» **Data for processing**:
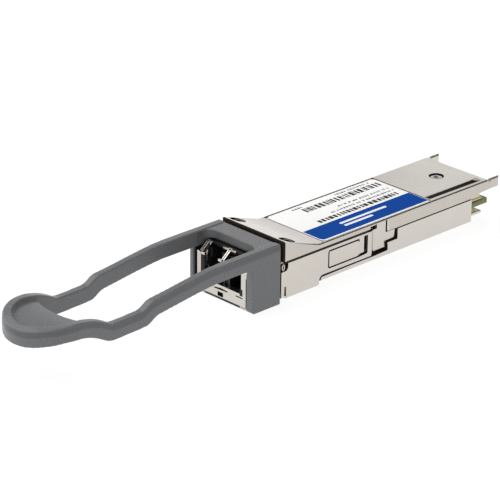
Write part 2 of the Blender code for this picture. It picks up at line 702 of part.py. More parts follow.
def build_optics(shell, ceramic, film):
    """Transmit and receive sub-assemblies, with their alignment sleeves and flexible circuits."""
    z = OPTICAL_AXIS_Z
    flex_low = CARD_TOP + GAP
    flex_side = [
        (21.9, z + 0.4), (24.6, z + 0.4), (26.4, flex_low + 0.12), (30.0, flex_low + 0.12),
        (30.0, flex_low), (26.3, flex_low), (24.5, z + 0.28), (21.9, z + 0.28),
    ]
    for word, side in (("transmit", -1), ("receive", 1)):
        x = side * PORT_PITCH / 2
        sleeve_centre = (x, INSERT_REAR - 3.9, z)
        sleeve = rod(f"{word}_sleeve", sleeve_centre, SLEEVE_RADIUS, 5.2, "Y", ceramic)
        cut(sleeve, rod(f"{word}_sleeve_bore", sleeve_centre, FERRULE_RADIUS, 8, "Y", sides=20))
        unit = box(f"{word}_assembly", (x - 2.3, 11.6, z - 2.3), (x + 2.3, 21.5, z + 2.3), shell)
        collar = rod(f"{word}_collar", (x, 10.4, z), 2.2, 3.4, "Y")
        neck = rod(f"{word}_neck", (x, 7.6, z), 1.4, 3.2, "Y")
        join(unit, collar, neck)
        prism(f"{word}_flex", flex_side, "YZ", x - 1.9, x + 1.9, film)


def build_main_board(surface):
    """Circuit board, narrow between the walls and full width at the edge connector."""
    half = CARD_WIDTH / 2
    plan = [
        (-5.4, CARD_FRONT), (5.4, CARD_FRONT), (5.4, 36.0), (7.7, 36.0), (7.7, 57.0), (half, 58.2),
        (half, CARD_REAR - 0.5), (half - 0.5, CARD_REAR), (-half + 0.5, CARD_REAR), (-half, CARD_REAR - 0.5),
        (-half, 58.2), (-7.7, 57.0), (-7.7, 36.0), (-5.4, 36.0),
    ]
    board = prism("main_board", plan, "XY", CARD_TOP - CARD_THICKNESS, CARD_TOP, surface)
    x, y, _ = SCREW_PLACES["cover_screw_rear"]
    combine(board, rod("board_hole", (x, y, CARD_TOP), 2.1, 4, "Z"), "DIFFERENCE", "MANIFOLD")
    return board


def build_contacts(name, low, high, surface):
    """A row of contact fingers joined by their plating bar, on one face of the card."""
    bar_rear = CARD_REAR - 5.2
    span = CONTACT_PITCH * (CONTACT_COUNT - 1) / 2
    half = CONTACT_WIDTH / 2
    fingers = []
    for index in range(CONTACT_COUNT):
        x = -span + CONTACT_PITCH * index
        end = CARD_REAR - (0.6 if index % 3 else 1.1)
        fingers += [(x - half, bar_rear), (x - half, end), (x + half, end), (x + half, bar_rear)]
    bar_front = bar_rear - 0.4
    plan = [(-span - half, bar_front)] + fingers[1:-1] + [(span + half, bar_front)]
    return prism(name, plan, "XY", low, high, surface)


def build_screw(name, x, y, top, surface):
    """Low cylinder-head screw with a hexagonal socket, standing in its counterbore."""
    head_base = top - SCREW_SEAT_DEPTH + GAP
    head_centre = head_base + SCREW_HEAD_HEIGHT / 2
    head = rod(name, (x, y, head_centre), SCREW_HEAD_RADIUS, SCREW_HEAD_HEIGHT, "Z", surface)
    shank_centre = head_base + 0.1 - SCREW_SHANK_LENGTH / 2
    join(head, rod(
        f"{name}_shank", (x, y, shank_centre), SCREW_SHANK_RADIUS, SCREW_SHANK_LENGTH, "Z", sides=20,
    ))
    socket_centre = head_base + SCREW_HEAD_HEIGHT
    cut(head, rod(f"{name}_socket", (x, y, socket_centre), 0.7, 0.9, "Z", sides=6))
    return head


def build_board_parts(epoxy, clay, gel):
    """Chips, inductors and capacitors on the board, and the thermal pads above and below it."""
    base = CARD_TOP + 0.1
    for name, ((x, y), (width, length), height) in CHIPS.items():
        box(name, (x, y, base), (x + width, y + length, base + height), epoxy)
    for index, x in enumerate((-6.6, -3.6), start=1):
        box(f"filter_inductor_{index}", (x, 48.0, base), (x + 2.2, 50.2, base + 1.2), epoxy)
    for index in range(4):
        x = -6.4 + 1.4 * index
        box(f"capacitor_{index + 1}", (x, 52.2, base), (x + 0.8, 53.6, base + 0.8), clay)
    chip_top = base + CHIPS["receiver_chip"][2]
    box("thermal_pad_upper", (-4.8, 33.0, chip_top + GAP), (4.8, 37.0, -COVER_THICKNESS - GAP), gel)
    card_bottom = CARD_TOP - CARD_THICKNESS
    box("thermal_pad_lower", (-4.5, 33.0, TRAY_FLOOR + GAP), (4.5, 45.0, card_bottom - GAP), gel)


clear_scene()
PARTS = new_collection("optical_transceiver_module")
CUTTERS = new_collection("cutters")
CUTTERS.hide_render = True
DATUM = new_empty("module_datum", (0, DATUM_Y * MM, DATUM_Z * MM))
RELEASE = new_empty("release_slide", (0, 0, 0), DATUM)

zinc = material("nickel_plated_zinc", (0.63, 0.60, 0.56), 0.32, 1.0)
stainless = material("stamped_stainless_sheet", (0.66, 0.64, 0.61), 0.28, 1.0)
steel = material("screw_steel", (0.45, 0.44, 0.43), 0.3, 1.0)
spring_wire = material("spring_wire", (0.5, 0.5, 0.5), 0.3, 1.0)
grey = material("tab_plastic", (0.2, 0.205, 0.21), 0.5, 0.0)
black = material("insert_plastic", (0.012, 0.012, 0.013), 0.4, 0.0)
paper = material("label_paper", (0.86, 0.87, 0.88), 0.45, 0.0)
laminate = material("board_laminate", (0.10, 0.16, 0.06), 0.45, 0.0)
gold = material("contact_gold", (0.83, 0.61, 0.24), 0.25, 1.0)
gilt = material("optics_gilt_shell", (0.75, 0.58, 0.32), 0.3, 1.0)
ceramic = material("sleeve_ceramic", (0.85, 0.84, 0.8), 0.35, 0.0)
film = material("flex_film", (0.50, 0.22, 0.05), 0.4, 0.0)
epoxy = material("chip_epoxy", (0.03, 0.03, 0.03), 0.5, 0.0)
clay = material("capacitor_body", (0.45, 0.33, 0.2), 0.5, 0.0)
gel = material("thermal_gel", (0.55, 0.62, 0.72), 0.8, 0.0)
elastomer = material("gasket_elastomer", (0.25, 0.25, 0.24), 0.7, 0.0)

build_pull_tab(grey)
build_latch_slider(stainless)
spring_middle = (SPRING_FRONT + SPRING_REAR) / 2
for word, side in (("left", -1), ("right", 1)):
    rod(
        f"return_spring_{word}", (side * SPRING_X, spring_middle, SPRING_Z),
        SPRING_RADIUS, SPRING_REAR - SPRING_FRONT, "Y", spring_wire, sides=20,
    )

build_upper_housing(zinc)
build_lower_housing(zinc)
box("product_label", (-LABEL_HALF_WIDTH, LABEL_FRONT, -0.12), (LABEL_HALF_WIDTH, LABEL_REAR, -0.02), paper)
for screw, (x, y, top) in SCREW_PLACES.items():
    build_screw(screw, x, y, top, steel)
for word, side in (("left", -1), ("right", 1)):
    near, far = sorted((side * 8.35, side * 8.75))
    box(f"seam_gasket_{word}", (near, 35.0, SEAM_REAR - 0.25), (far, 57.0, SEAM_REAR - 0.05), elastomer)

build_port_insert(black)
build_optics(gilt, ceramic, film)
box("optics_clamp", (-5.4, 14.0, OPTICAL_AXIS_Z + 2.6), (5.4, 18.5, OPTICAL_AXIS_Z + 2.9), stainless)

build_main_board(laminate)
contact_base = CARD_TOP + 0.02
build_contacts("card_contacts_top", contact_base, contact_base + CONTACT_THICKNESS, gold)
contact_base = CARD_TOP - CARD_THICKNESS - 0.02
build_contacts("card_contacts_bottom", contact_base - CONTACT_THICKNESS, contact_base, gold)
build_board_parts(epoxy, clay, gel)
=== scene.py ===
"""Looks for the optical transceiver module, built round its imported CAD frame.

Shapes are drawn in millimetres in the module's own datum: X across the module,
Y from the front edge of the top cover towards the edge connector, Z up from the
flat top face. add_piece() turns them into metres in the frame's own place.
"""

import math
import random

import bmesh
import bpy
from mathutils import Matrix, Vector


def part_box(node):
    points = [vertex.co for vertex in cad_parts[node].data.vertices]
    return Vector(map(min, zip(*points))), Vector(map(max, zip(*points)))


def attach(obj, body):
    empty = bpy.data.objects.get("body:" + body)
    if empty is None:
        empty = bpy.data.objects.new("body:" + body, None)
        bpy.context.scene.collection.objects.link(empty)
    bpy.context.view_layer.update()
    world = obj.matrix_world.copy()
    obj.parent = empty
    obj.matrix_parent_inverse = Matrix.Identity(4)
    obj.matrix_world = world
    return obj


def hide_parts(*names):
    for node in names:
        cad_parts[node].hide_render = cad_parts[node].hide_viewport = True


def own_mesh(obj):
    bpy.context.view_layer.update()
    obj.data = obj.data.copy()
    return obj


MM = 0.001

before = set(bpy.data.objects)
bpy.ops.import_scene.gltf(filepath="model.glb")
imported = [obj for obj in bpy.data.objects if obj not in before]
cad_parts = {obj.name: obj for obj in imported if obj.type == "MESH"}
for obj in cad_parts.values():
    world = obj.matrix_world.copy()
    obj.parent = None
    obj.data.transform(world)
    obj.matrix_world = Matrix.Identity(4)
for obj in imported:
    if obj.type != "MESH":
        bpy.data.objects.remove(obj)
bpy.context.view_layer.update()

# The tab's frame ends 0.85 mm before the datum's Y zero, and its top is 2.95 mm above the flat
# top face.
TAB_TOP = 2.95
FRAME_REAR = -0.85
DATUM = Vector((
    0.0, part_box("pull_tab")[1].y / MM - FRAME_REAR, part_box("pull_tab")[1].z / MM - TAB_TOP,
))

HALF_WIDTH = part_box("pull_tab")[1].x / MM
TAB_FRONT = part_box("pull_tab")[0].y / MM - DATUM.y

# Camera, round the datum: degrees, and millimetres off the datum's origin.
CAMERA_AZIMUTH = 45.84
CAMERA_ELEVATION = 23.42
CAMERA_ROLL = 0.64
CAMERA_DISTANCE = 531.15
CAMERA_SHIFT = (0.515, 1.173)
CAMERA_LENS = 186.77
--
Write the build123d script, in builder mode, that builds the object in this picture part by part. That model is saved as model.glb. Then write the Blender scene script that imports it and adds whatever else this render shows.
---
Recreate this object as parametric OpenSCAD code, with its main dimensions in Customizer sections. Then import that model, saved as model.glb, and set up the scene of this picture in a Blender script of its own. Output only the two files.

» **Written problem**: From the line with "obj.matrix_world = world" through the line with "before = set(bpy.data.objects)", set down every line exactly and nothing besides.

» **Answer below**:
    obj.matrix_world = world
    return obj


def hide_parts(*names):
    for node in names:
        cad_parts[node].hide_render = cad_parts[node].hide_viewport = True


def own_mesh(obj):
    bpy.context.view_layer.update()
    obj.data = obj.data.copy()
    return obj


MM = 0.001

before = set(bpy.data.objects)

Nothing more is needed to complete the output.